On the subject of technology, the sumptuous interior feels truly spacious, due in part to the construction technique used. While the extruded aluminum frame served its purpose in the Phantom, it requires a larger extruded section and takes more space. As a result the upcoming Ghost uses a high-strength steel unibody. Maybe it isn't as exotic, but one can't argue with the roominess the chassis yields. A glance at the cabin and the quality of materials and layout capture the eye immediately. The gorgeous, highly polished Santos Palissander wood trim used throughout is, like the exterior, smooth and flowing. This is a definite break from the traditional Phantom line. The seats with supple, natural grain crëme light leather embrace the body with love in the way a mother embraces a newborn. The perfectly detailed metal parts adorn the vast surfaces of wood and leather. Besides the obvious, the designers clearly studied what worked and what could use improvement on the Phantom. A couple of elements that were refined are the seat controls and the BMW control system that was just too complicated to be used effectively while driving. The seat controls have been located the lower seat cushion like so many other cars. Unique no, effective yes. The center control system does still feature a rotating controller, but now external buttons that surround the controller will allow the user to quickly jump to the feature system, like audio or climate.

The coach doors, embedded umbrellas, and eyeball air vents are a few of the items we know and love from the Phantom line and are fortunately retained in this model too. A degree in fashion design isn't required to realize that the 200 is striving to be a more contemporary vehicle. In the end, this actually looks like a car one wants to drive, rather than one that one wants to simply sit in, or just admire. The 12-cylinder should be more than adequate to get this moving. This very well could be edging into the performance arena that we would associate with Bentley. The grill, unlike the flush fitting vanes on the Phantom, follows the rakish looks. This is neo-aggressive styling with a tempting flare, but restrained.
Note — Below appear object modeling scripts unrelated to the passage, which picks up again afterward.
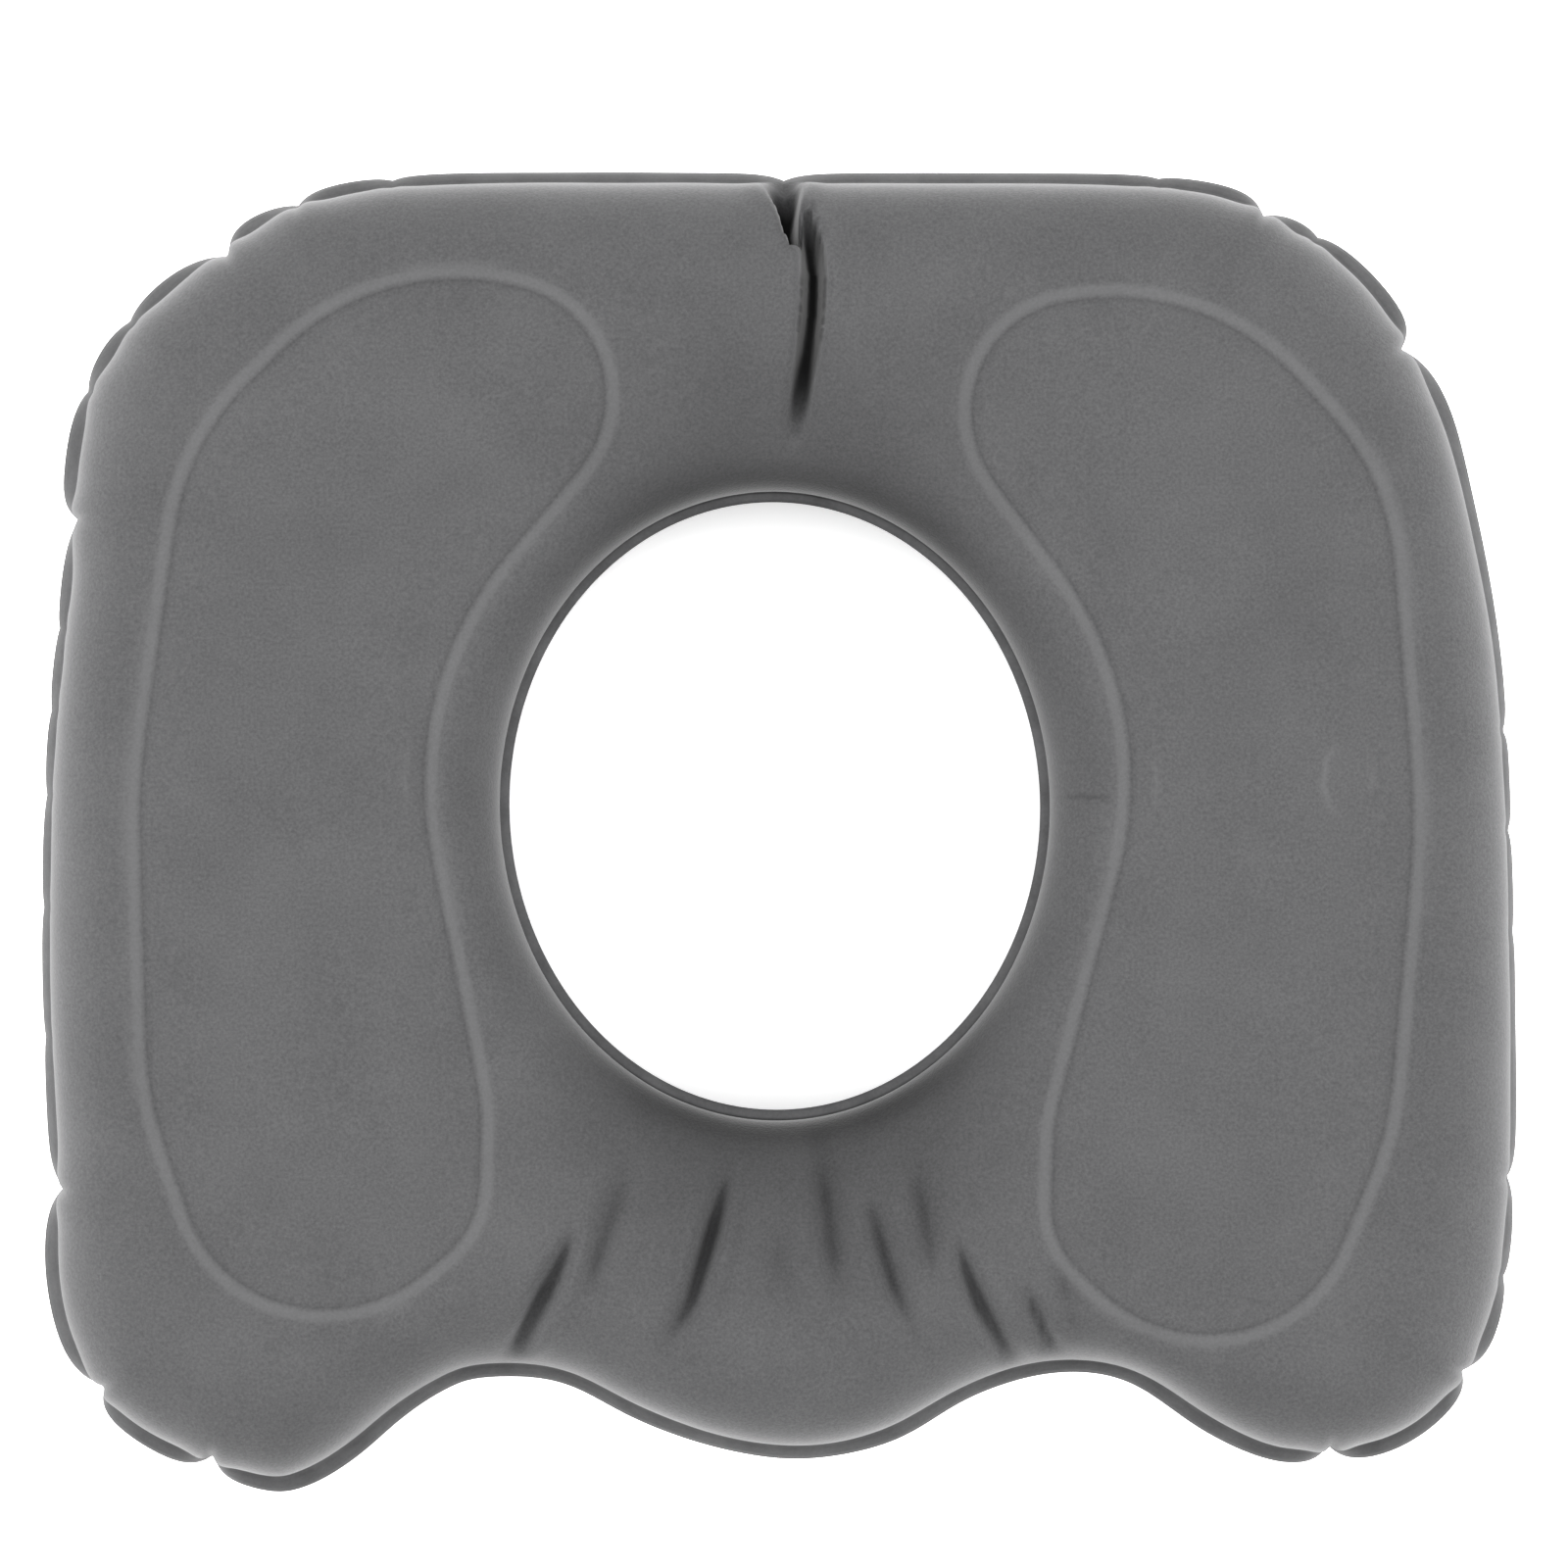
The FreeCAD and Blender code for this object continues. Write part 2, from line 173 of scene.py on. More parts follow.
SHEET = 0.5                # mm thick
EDGE_ROLL = 28.0           # mm, width of the rounded outer edge
EDGE_BULGE = 3.0           # mm that the sheet bulges out just above the strip
OPENING_HALF = (77.4, 88.6)    # mm, half width and half length of the clear opening
OPENING_CENTRE = (-0.7, 6.9)   # mm
OPENING_TURN = math.radians(1.5)
OPENING_WELD = 3.0         # mm, welded strip round the opening
OPENING_STRIP = (0.0, 0.35, 0.7, 1.0)       # its rows, as for the outer strip
OPENING_SEAM = len(OPENING_STRIP) - 1
OPENING_BULGE = 5.0        # mm
TIED_HEIGHT = 32.2         # mm above mid-height, along the kidney welds
PUFF = 1.0                 # mm that it rises away from them
WEB_PUFF = 1.0             # mm more, in front of and behind the opening
WEB_HALF_WIDTH = 62.0      # mm, how far that reaches to each side
GROOVE_DEPTH = 0.45        # mm, the soft hollow along a weld
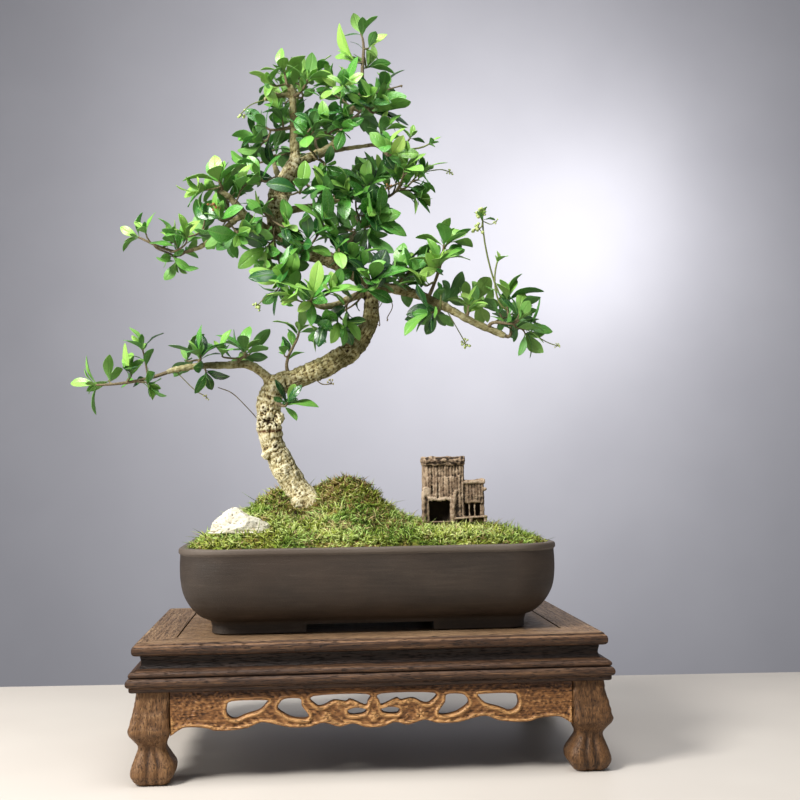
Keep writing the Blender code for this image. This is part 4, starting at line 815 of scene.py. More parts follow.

Of course, the Sprit of Ecstasy still sits a top, as we would expect, regardless of any design changes large or small. As one gets past the beauty and major features, like the monitor/folding picnic tables (err, laptop tables), the smaller details like the frosted Rolls-Royce name in the headlights, or the red paint used in the badging. The more time spent with the car, the more appreciation one has of all facets of this ultra-premium four door.

This is not as tall or long as the Phantom, but this is no less stately. The 200EX is larger than a BMW 7 series at 5,399mm (17' 8.5") in length (435mm / 17" shorter than the Phantom) and†1,948mm (6' 4") in width. The height of 1550mm (5' 1") is plenty big enough for all but the most discerning saloon owners. Not only is this dimensionally smaller, but the upcoming Ghost should be priced about 50-100K less than its bigger sibling. Is this what the public really wants? Rolls-Royce hasn't started taking orders just yet, so it's a little hard to gage. However, the factory in England is gearing up with the required talent to ensure that production can be ramped up. As it turns out, Rolls-Royce is one of the very few car companies that's hiring factory workers these days, albeit in numbers that are fraction of what most car companies retain. With all the economy in recession, the upcoming more affordable motorcar might be the perfect solution, so you can still have your caviar and eat it too.